For me, the game would be to assume a very intelligent reader who can extrapolate a lot from a little. And that's become my definition of art; to get that pitch just right, where I can put a hint on page three, and the reader's ears go up a bit, as opposed to dropping it all on the first page.

That for me was the big turning point in my artistic life, when my wife and I had our kids. The world got infused with morality again. Every person in the world should theoretically be loved as much as I love my daughters.

When you read a short story, you come out a little more aware and a little more in love with the world around you. What I want is to have the reader come out just 6 percent more awake to the world.

You don't want to be that parent - the one who dresses his kid in a cloth sack when all the other kids are in Armani cloth sacks - especially in a time like ours, when materialism is not only rampant and ascendant but is fast becoming the only game in town.

I think fiction isn't so good at being for or against things in general - the rhetorical argument a short story can make is only actualized by the accretion of particular details, and the specificity of these details renders whatever conclusions the story reaches invalid for wider application.

I was trained in seismic prospecting. We'd drill a deep hole and put dynamite in the bottom and blow it up remotely, which would give you a cross-sectional picture of the subsurface, which tells you where to drill.

My habit would have been to veer towards the dark - to prove I was something; edgy, or maybe to prove that I was cognisant of the dark side. Now, with age and confidence, I can say, yeah, that's true, but I am cognisant of the fact that people can do things well. And can be more loving than you expect.

It would be so weird if we knew just as much as we needed to know to answer all the questions of the universe. Wouldn't that be freaky? Whereas the probability is high that there is a vast reality that we have no way to perceive, that's actually bearing down on us now and influencing everything.

The artist's job, I think, is to be a conduit for mystery. To intuit it, and recognize that the story-germ has some inherent mystery in it, and sort of midwife that mystery into the story in such a way that it isn't damaged in the process, and may even get heightened or refined.

Sometimes I think fiction exists to model the way God might think of us, if God had the time and inclination to do so.

When I write I know that I'm going to have to produce 40 percent more than I need.
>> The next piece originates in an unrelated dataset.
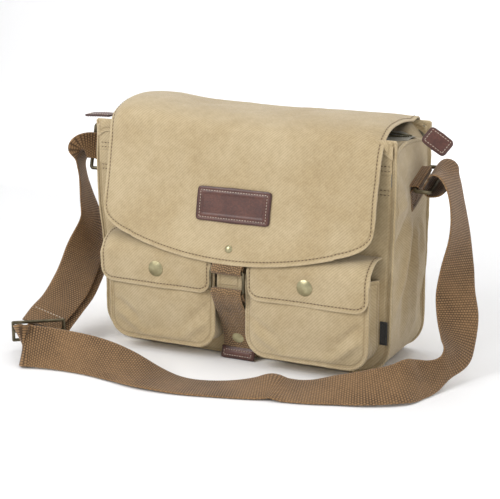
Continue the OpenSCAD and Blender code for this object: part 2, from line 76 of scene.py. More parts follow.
# ---------------------------------------------------------------- smooth noise, folds and lines
def mist(a, b, size, seed):
    """Smooth noise from -1 to 1 over two lengths, about one bump for each size."""
    grid = np.random.RandomState(seed).rand(64, 64)
    a, b = np.asarray(a) / size + 31.7, np.asarray(b) / size + 17.3
    i, j = np.floor(a).astype(int), np.floor(b).astype(int)
    u, v = a - i, b - j
    u, v = u * u * (3 - 2 * u), v * v * (3 - 2 * v)

    def at(di, dj):
        return grid[(i + di) % 64, (j + dj) % 64]

    near = at(0, 0) * (1 - u) + at(1, 0) * u
    far = at(0, 1) * (1 - u) + at(1, 1) * u
    return 2 * (near * (1 - v) + far * v) - 1


def crease(a, b, start, end, wide, deep):
    """A soft fold from start to end, fading at both ends; deep is its height, below 0 for a valley."""
    (p, q), (r, s) = start, end
    run = (r - p) ** 2 + (s - q) ** 2
    t = np.clip(((a - p) * (r - p) + (b - q) * (s - q)) / run, 0, 1)
    away = np.hypot(a - p - t * (r - p), b - q - t * (s - q))
    return deep * np.exp(-((away / wide) ** 2)) * (0.25 + 0.75 * np.sin(math.pi * t))


def ease(x, low, high):
    """Rise smoothly from 0 at low to 1 at high."""
    t = np.clip((x - low) / (high - low), 0, 1)
    return t * t * (3 - 2 * t)


def patch_of_calm(a, b, middle, size):
    """1 in an oval of half sizes size round middle, and 0 outside it."""
    away = np.hypot((a - middle[0]) / size[0], (b - middle[1]) / size[1])
    return 1 - ease(away, 0.8, 1.5)


def spline(points, step):
    """Points evenly spaced by step along a smooth line through the first three columns of points."""
    p = np.array(points, float)
    t = np.concatenate([[0], np.cumsum(np.linalg.norm(np.diff(p[:, :3], axis=0), axis=1) ** 0.5)])
    gap = np.diff(t)[:, None]
    slope = np.diff(p, axis=0) / gap
    m = np.vstack([slope[:1], (slope[:-1] * gap[1:] + slope[1:] * gap[:-1]) / (gap[1:] + gap[:-1]),
                   slope[-1:]])
    fine = np.linspace(0, t[-1], 60 * len(p))
    k = np.clip(np.searchsorted(t, fine, "right") - 1, 0, len(p) - 2)
    h = (t[k + 1] - t[k])[:, None]
    u = (fine - t[k])[:, None] / h
    line = (
        (2 * u**3 - 3 * u**2 + 1) * p[k] + (u**3 - 2 * u**2 + u) * h * m[k]
        + (3 * u**2 - 2 * u**3) * p[k + 1] + (u**3 - u**2) * h * m[k + 1]
    )
    return evenly(line, step)


def lengths(line):
    """Distance along a line of points, from its first point to each of them."""
    return np.concatenate([[0], np.cumsum(np.linalg.norm(np.diff(line[:, :3], axis=0), axis=1))])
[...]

We try, we fail, we posture, we aspire, we pontificate - and then we age, shrink, die, and vanish.

That seems to be the definition of 'novel' for me: a story that hasn't yet discovered a way to be brief.

There might be a different model for a literary community that's quicker, more real-time, and involves more spontaneity.

It's funny with fiction - once you cut something, it hasn't happened anymore.

If you haven't read you don't have the voice. The lack of voice eliminates experience.

Character is that sum total of moments we can't explain.

Back in 1992, I had my first story accepted by 'The New Yorker.'

Chekhov - shall I be blunt? - is the greatest short story writer who ever lived.